Eine Baggyhose, ein T-Shirt und ein Skateboard – das sind provozierende Accessoires für eine marokkanische Frau, erzählt Aya. Die Männer würden sie anschauen und sich fragen, warum sie so gekleidet sei und Skateboard fahre, anstatt zuhause zu sein und zu putzen oder zu kochen. Ihre Freundin Marwa mit Baseballcap und Zigarette im Mund fügt abgeklärt hinzu: Egal, was man mache, man sei immer eine Hure.
"Here you are a whore. Whatever you do. If you wear makeup you are a slut. If you don’t wear the Hijab, you are a slut. If you are breathing, you are a slut."
Zumindest seien die Jungs im Skaterpark in Taghazou nicht wie der Durchschnitt der marokkanischen Männer. Diese würden die Frauen im Namen der Religion unterdrücken.
Für Marwa hat das alles aber nur sehr wenig mit dem ursprünglichen Islam zu tun. Die Männer würden willkürlich alles erlauben oder verbieten, wie es ihnen gerade passe.
"Keep following your dreams. This is Islam"
Auch Marokkos beste Surferin Meryem al Gardoum musste sich anfangs dem Vorwurf stellen, dass Surfen nichts für eine Muslima sei. Vor über zehn Jahren begann sie ihre Karriere am Surfspot "Devils Rock", der circa fünf Kilometer vom Skatepark entfernt liegt.
Heute, mit 22 Jahren, ist sie sich sicher, dass der Islam häufig falsch ausgelegt werde, nur um Frauen von bestimmten Dingen abzuhalten. Für sie bedeutet der islamische Glaube, dem Herzen zu folgen und seine Träume zu verwirklichen.
"It is not if you are a muslim you have to stay at the house. You have to keep following your dreams and do good things with your heart. So this is Islam."
Dass Meryem es geschafft hat, ihren Traum zu verwirklichen, hat sie dem Vertrauen ihres Vaters zu verdanken. Auch, wenn er anfangs sehr skeptisch war, ließ er sie als einziges Mädchen mit den Jungs im Wasser trainieren. Mit 13 nahm sie zum ersten Mal an den marokkanischen Surfmeisterschaften teil und gewann diese auch.
Vorbild sein, statt flüchten
Die Surfmeistern kann gut nachvollziehen, warum junge Frauen wie Aya und Marwa das Land verlassen wollen.

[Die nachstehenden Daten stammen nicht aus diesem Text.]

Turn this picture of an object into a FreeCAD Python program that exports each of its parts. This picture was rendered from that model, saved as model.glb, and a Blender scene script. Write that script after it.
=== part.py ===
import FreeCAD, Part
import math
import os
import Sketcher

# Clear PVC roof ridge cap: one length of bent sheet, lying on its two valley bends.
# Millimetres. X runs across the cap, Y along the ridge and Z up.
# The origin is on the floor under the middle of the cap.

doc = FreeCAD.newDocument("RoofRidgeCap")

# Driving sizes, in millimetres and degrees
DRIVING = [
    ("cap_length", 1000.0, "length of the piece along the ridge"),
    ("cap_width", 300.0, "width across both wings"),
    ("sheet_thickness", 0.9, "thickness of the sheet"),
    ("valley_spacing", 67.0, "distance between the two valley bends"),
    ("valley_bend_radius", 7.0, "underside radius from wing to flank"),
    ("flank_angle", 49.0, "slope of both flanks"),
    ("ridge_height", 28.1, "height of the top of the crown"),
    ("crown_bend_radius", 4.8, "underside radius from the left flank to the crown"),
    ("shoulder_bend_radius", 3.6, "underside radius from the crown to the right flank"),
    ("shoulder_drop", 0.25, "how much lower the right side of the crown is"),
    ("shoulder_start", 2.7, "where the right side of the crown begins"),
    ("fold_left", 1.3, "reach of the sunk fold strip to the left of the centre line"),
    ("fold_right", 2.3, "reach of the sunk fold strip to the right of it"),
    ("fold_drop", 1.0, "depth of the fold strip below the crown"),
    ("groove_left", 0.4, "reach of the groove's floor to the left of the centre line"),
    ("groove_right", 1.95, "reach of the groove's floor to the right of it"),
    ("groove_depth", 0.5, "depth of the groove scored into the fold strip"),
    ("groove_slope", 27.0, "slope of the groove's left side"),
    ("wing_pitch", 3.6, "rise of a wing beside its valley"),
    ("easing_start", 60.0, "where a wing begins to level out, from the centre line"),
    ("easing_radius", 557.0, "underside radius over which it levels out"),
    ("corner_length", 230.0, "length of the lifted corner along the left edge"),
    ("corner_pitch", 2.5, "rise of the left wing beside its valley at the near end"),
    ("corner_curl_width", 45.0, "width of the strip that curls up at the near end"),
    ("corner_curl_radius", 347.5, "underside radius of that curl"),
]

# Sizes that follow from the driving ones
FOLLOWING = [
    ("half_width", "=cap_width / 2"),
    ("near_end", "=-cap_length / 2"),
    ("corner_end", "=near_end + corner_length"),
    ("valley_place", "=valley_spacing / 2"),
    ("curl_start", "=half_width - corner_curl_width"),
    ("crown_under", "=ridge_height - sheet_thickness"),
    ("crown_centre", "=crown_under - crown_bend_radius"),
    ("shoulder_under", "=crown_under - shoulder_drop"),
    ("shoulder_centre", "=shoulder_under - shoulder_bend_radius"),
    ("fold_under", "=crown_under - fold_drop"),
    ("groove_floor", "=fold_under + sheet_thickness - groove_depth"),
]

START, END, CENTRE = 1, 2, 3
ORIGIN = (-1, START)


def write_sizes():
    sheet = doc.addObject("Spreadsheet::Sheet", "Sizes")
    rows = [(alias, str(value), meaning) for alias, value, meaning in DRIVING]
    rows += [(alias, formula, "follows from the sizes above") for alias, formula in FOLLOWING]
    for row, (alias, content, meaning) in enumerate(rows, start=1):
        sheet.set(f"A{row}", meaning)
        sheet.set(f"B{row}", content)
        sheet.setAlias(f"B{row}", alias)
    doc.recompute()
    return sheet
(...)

Auch sie kämpft täglich mit der Ungerechtigkeit: Trotz ihres Erfolgs findet sie keine Sponsoren.
Wetsuits und Ausrüstung bekomme sie manchmal aus dem Ausland, da marrokanische Surfmarken kein Budget für Frauen hätten, erzählt sie. Nach dem Training geht Meryem deshalb für 20 Euro am Tag noch in Surfschulen arbeiten.

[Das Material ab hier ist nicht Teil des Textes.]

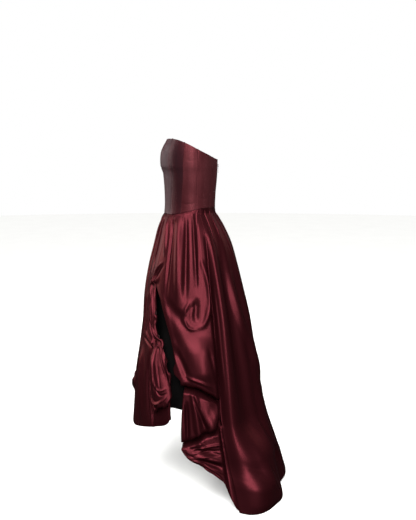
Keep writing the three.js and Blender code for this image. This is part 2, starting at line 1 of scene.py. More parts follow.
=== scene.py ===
"""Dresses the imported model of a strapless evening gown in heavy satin.

Everything is in metres in the part's own frame: +Z up, the front at -Y, the wearer's left at +X
and the origin in the middle of the waist. Every cloth piece lies on one worn form. A place on it
has an angle, in degrees round the waist from the front (0) through the wearer's left (90) to the
back (180), and a height z, and "out" is the distance moved out from the form.
"""

import math

import bmesh
import bpy
import numpy as np
from mathutils import Matrix, Vector


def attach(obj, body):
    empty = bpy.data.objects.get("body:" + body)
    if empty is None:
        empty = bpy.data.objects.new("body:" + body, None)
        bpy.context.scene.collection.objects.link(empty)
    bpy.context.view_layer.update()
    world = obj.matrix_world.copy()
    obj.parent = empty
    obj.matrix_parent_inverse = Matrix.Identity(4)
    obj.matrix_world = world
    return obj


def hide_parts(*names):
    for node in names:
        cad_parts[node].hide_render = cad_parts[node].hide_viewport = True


bl_info = {
    "name": "Strapless high-low gown",
    "version": (1, 0, 0),
    "blender": (4, 5, 0),
    "location": "View3D > Sidebar > Gown",
    "description": "Builds a boned satin gown with a picked-up skirt, its zip, stitches and stage",
    "category": "Object",
}

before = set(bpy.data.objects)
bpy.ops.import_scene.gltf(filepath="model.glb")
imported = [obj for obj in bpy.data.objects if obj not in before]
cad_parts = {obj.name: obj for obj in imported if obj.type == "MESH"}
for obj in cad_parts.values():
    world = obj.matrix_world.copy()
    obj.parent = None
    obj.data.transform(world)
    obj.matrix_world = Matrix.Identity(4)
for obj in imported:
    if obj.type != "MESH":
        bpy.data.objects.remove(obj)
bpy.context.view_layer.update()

# ---- Sizes of the worn form and the cut ----


def table(header, *rows):
    """Columns of numbers, by the names in the header."""
    return dict(zip(header.split(), np.array(rows, dtype=float).T))


FORM = table(
    "z front back side",
    (0.300, 0.078, 0.100, 0.150),
    (0.270, 0.085, 0.104, 0.154),
    (0.245, 0.099, 0.105, 0.155),
    (0.220, 0.108, 0.106, 0.154),
    (0.172, 0.109, 0.106, 0.148),
    (0.150, 0.101, 0.105, 0.143),
    (0.120, 0.097, 0.103, 0.137),
    (0.060, 0.094, 0.098, 0.125),
    (0.000, 0.096, 0.098, 0.121),
    (-0.020, 0.105, 0.110, 0.133),
    (-0.060, 0.117, 0.134, 0.152),
    (-0.120, 0.132, 0.161, 0.173),
    (-0.200, 0.152, 0.184, 0.195),
    (-0.300, 0.170, 0.209, 0.218),
    (-0.400, 0.183, 0.233, 0.238),
    (-0.500, 0.196, 0.250, 0.256),
    (-0.600, 0.208, 0.268, 0.272),
    (-0.700, 0.213, 0.284, 0.287),
    (-0.800, 0.220, 0.308, 0.301),
    (-0.900, 0.230, 0.342, 0.315),
    (-1.000, 0.242, 0.374, 0.329),
    (-1.060, 0.250, 0.391, 0.337),
)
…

Doch das ist dennoch kein Grund für sie, das Land zu verlassen.
"For me it is so sad that I get more support from other countries than Morocco. But Iam not gonna leave my country. I love my country."

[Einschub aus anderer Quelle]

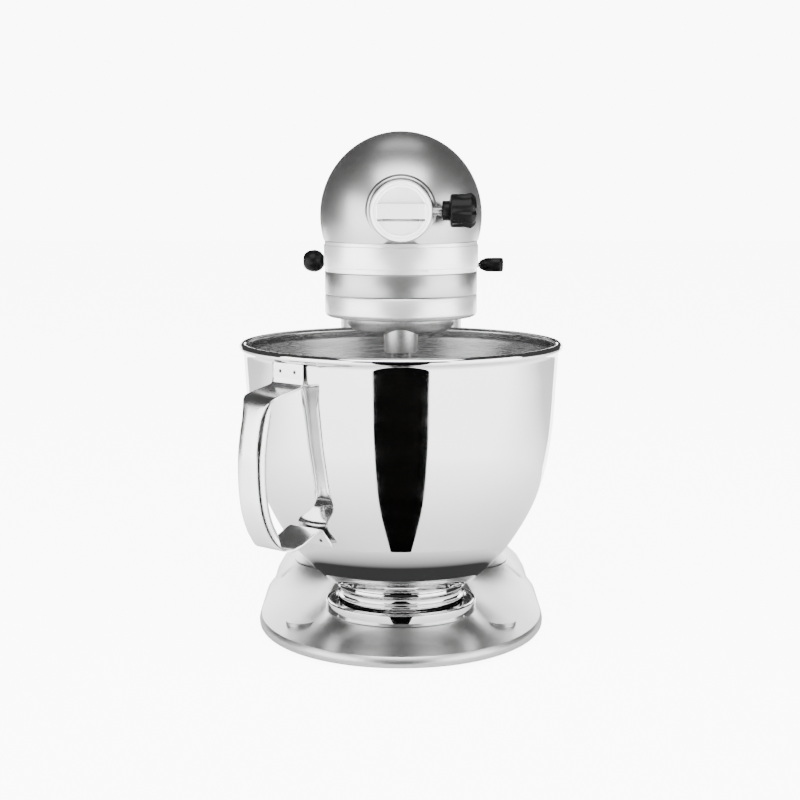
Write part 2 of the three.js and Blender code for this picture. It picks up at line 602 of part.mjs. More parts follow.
const motorAxis = [0, 0, MOTOR.z];
piece('transmission_case', makeCase(), castMetal());
piece('front_bearing', alongMotor([[MOTOR.shaft + GAP * 1.5, 46], [9, 46], [9, 54],
  [MOTOR.shaft + GAP * 1.5, 54]], 24), steel(), motorAxis);
piece('armature_shaft', makeArmatureShaft(), steel(), motorAxis);
piece('cooling_fan', makeFan(), blackPlastic(), motorAxis);
piece('armature_core', makeCore(), copper(), motorAxis);
piece('commutator', alongMotor([[MOTOR.shaft + GAP, 176], [12.6, 176], [12.6, 194],
  [MOTOR.shaft + GAP, 194]], 24), copper(), motorAxis);
piece('stator', makeStator(), castMetal(), motorAxis);
piece('rear_bearing', joined(alongMotor([[MOTOR.shaft + GAP * 1.5, 204], [9, 204], [9, 211],
  [MOTOR.shaft + GAP * 1.5, 211]], 24), box(-9, 9, 204, 211, LOWER.bottom + 5 + GAP - MOTOR.z, -8)),
steel(), motorAxis);
for (const [name, side] of [['left', -1], ['right', 1]]) {
  piece(`brush_holder_${name}`, rod([side * 13, BRUSH_Y, MOTOR.z], [side * 46, BRUSH_Y, MOTOR.z], 5),
    bronze());
  piece(`brush_cap_${name}`, rod([side * 46.6, BRUSH_Y, MOTOR.z], [side * 56.4, BRUSH_Y, MOTOR.z], 6),
    blackPlastic());
}

// ---- levers -------------------------------------------------------------------------------------
function makeLeverArm(reach, side) {
  const arm = joined(box(20, reach, -2.6, 2.6, -1.5, 1.5), rod([24, 0, -1.5], [24, 0, 1.5], 5.5));
  return cut(arm, bore([24, 0, -5], [24, 0, 5], 2.3)).rotateZ(side < 0 ? Math.PI : 0);
}

function makeSpeedKnob() {
  const round = turned([[0, 57], [2.6, 57], [4.4, 61], [6.4, 67], [6.4, 71.6], [4.6, 73.8], [0, 74.2]], 20)
    .rotateY(Math.PI / 2);
  return cut(overlapOf(round, box(50, 80, -8, 8, -4.9, 4.9)), box(50, 61, -3, 3, -1.8, 1.8));
}

function makeLockKnob() {
  const round = turned([[0, 56], [4.4, 56], [7.2, 58.8], [8, 63], [7, 67.6], [4, 70.6], [0, 71]], 20)
    .rotateY(Math.PI / 2);
  return cut(round, box(50, 60.6, -3, 3, -1.8, 1.8)).rotateZ(Math.PI);
}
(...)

Meryem möchte Vorbild sein, sie möchte andere junge Frauen mit ihrer Geschichte inspirieren. Gerade über Instagram bekomme sie viel Feedback von jungen Mädchen, die sich von ihr ermutigt fühlten, auch mit dem Surfen anzufangen.
Das eigene Glück nicht hintenanstellen
Für Aya und Marwa ist das keine Lösung. Wenn man die ganze Zeit nur andere inspiriere, bleibe das eigene Glück am Ende auf der Strecke, sagt Marwa. Ihr Plan: Sobald sie genug Geld zusammen haben, wollen sie legal ausreisen, ihre Pässe verbrennen und einen Neustart wagen. Vielleicht in Brasilien oder in Europa, Hauptsache nicht in Marokko.